As observed by Marie-Sainte et al. [55], although readability prediction has been studied for a long time for English and certain other foreign languages, Arabic readability has only recently been considered by the Arab NLP community. Cavalli-Sforza et al. [30] reviewed the current trends in Arabic automated text readability assessment. Some Arabic readability assessment studies that successfully transformed many of the used features in other languages to Arabic [43] are Fouad and Atyah [22], Forsyth [43], Shen et al. [56], and Nassiri et al. [57]. Given that Arabic readability research is still in the very early stages, [58] promoted the investigation of this topic by comparing Arabic readability tools from different usability dimensions and proposing some enhancements.

Al Jarrah [18] represents the first attempt to use NNs for Arabic readability assessment by comparing their performances to a number of traditional machine learning approaches. The most recent Arabic readability assessment study is the study of Khallaf and Sharoff [59]. By modeling sentences by using sentence embeddings only, they found that fine-tuned Arabic-bidirectional encoder representations from transformers (BERT) show the best performance in difficulty prediction tasks compared with the other embedding types.

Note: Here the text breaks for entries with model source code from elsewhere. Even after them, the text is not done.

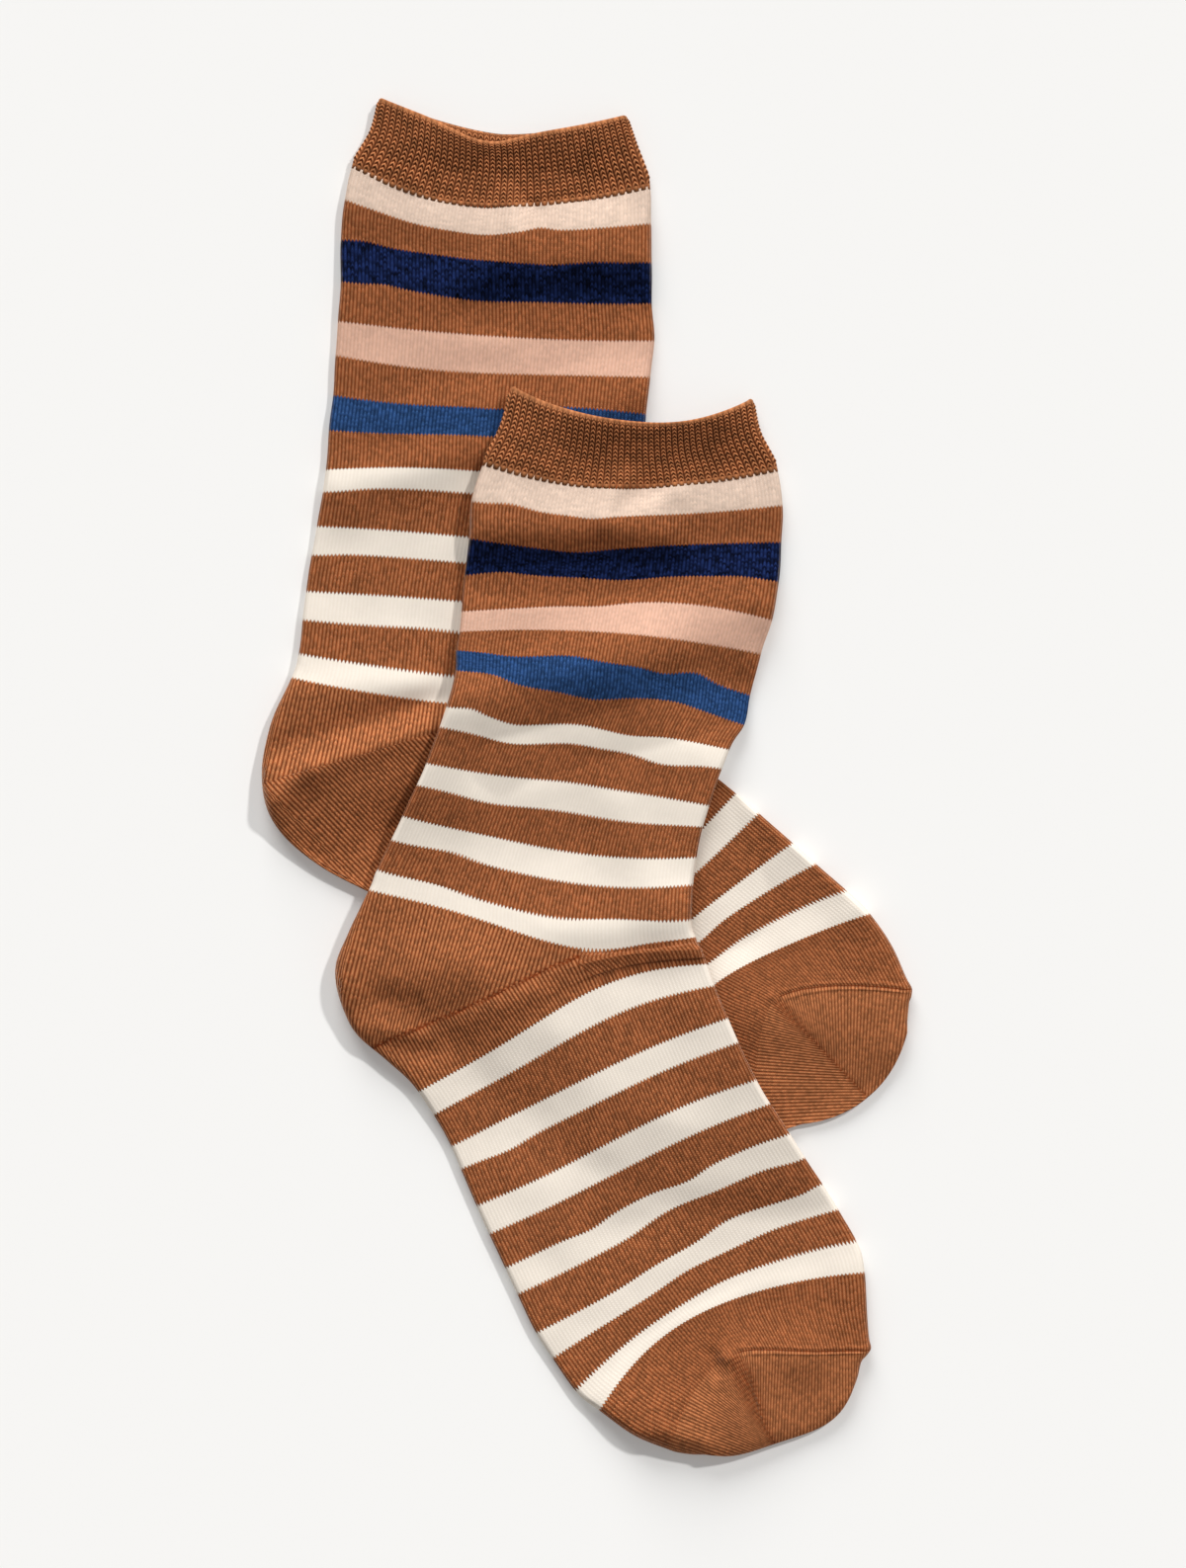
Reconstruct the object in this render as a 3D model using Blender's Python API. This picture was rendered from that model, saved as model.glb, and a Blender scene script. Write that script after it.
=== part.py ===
"""A pair of striped crew socks in fine knit, laid flat with one over the other.

Each sock is one knitted tube: a ribbed cuff, a leg, a turned heel, a foot and a toe
that a linking seam closes over the toes.  It is pressed flat, so the tube's two faces
lie on each other with a rounded fold along the back and along the front.  A sock is
lofted through sections, each of which is one course line of the knit, from the cuff's
rim to the end of the toe.  The wall is offset inwards by the thickness of the knit, and
the cuff is left open.

The lower sock lies on the surface, and the upper sock is draped over it.
Tables and sizes are in millimetres; the meshes are built in metres, +Z up.
"""
import bpy
import numpy as np

MM = 0.001

# ---------------------------------------------------------------- the knit
WALL = 1.2                   # thickness of the knitted wall
RIBS_A_FACE = 44             # ribs across one face of the cuff
RIB_RISE = 0.5               # height of a rib over its furrow
RIB_FADE = 0.1               # a rib rises over this part of a section
SEAM_RISE = 0.7              # height of the linking seam over the toes
EAR_RISE = 1.1               # how far the seam's ends stand out of the front fold
SEAM_WIDTH = 0.10            # half width of the seam, in steps of a section
STAR = 0.44                  # where the seam and the gore meet, as a share of a section
EAR = 0.94                   # where the seam's ear starts
SEAM_FADE = 0.05             # share of a section over which the seam or its ear rises

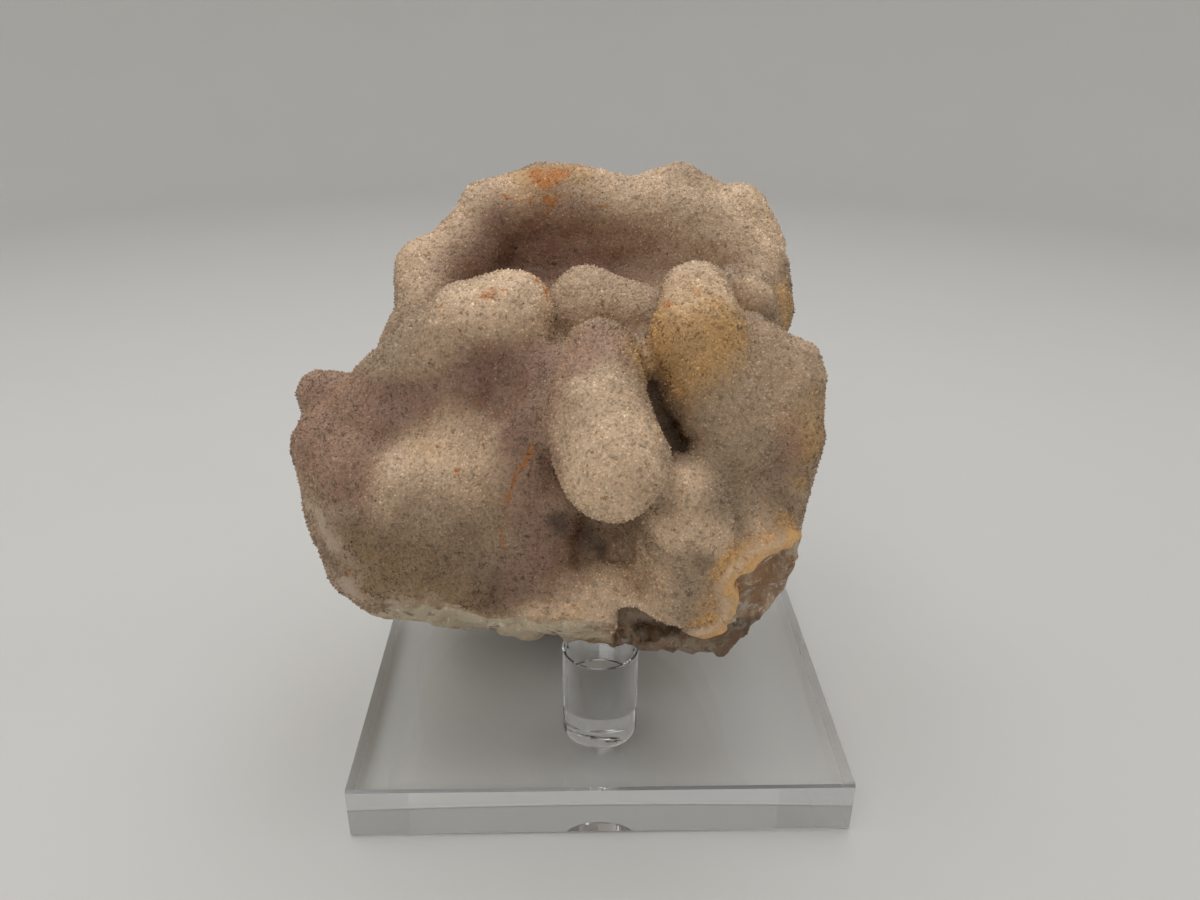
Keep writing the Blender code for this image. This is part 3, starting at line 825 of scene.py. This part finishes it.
def shape_skin(mesh, stone):
    """Lumps on the crust, facets on the broken rock, and the tints stored on the mesh."""
    points, normals = table(mesh.vertices, "co") / MM, table(mesh.vertices, "normal")
    x, y, z = points.T
    warp = Field(stone.seed)
    shift = 1.8 * np.stack([warp(points + 40 * k, 6.0) for k in range(3)], axis=1)
    rock, band = broken_share(points + 0.3 * shift, normals)
    layers = tint_shares(points + shift, warp)
    rock = np.maximum(rock, ramp(spot_weight(points + 0.5 * shift, ROCK_SPOTS), 0.4, 0.62))
    notch = in_notch(points, 0.4) & (y > NOTCH_BACK - 3.0) & (y < NOTCH_BACK + 0.5)
    inside = pocket_depth(points)
    front = 1 - ramp(y, -26, -22)
    rim = ramp(inside + 0.8 * warp(points, 3.0), -5.0, -2.5) * (inside < 0)
    rim *= 1 - ramp(y + 2 * warp(points + 15, 4.0), -34, -29)
    low = (1 - ramp(z, 38, 39.5)) * ramp(x, 5, 8) * front
    pocket = ramp(inside, -0.3, 0.5) * front
    rock = np.maximum.reduce([rock * (1 - rim), notch, low, pocket])
    rim *= 1 - rock
    iron = rim * ramp(inside, -3.6, -1.2)
    layers["orange"] = np.maximum(layers["orange"] * (1 - 0.8 * rim), iron)
    layers["cream_and_painted_light"] = np.maximum(layers["cream_and_painted_light"], rim * ramp(-inside, 1.5, 3.5))
    layers["olive"] *= 1 - rim
    # Painted shade on the host rock: the downward-facing low band and the notch's inner face.
    dark = np.clip(0.75 * low + 0.5 * notch, 0, 1)
    away = distance_to_line(points + 0.35 * shift, SEAM) / (0.9 + 0.5 * warp(points, 4.0))
    seam = np.exp(-(away**2)) * ramp(warp(points + 90, 3.0), -0.8, 0.0)
    rusty = 0.15 + 0.6 * ramp(z, 52, 68)
    layers["rust"] = 1 - (1 - layers["rust"]) * (1 - rusty * seam)
    layers["shadow"] = 1 - (1 - layers["shadow"]) * (1 - 0.3 * (1 - rusty) * seam)
    band *= (1 - rock) * (1 - rim) * ramp(warp(points + 60, 6.0), -0.5, 0.3)

    lumps = 0.5 * warp(points, 5.2) + 0.3 * warp(points + 20, 2.4) + 0.25 * warp(points + 10, 1.2)
    facets, tone = rock_facets(points, np.random.default_rng(stone.seed))
    roll = 0.9 * MM * np.exp(-((inside + 2.2) ** 2) / 2.5) * rim
    rise = (1 - rock) * (lumps * stone.lump_height - stone.inset) - 0.4 * MM * seam
    rise += rock * (facets * stone.facet_height - 0.4 * MM) + roll
    bare = rock * 1.2 + band * 0.9 + rim + ramp(layers["pale"], 0.3, 0.6) * 0.8
    druse = 1 - ramp(np.clip(bare, 0, 1), 0.3, 0.8)
    left = ramp(-x, -6, 8)
    layers.update(rock=rock, band=band, tone=tone, left=left, dark=dark, druse=druse)
    for name, share in layers.items():
        store(mesh, name, share)
    move_points(mesh, keep_in_box(points * MM + normals * rise[:, None]))
    store(mesh, "outward", table(mesh.vertices, "normal"))


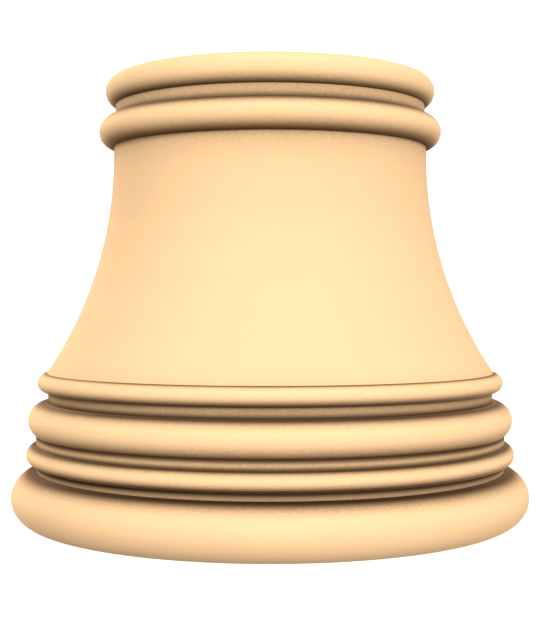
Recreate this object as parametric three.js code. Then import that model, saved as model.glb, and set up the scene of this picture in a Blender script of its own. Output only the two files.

Because of the similarity between all BERT-like models in their architecture, the authors attributed the Arabic-BERT model’s better performance to its training corpora.

3.3. Eye-Tracking in Reading Studies

Eye-tracking is capable of discerning problems with processing in the course of naturalistic reading [11]. Cognitive psychologists have long known that the study of eye movement configurations assists in the comprehension of cognitive processes associated with reading, comprehension, and related problems [8]. For this reason, eye-tracking research has been extensively explored within cognitive science in order to expand scholarship pertaining to both reading processes and difficulties [9,60], as per [13,61,62,63,64].

The research conducted by Just and Carpenter [13] explored eye movement patterns and cognitive processing loads in students’ readings extracted from scientific papers. Just and Carpenter’s eye–mind assumption hypothesizes that the eye lingers on each word for the duration of time it takes to process the word. The garden path theory of sentence comprehension was explored in the research of Frazier and Rayner [61], who proposed that recovery from preliminary sentence misinterpretation is typically achieved through a limited number of definable strategies. Moreover, there is a somewhat rigid correlation between the location and length of fixations and the processing operations linked to the specific text. This was verified in the work of Rayner et al. [63], which demonstrated that there is a correlation between text difficulty and fixation count and duration.

The most common reading time metrics comprise first fixation duration, first-pass time, and total reading time. These measurements were all investigated in Liversedge et al. [64]. They recommended that psycholinguistic experiments include two additional time measures: regression path reading times and re-reading times. Using these new measurements, which determine temporally adjacent fixations, helps researchers to precisely understand eye movement patterns linked to the encountering of textual difficulties.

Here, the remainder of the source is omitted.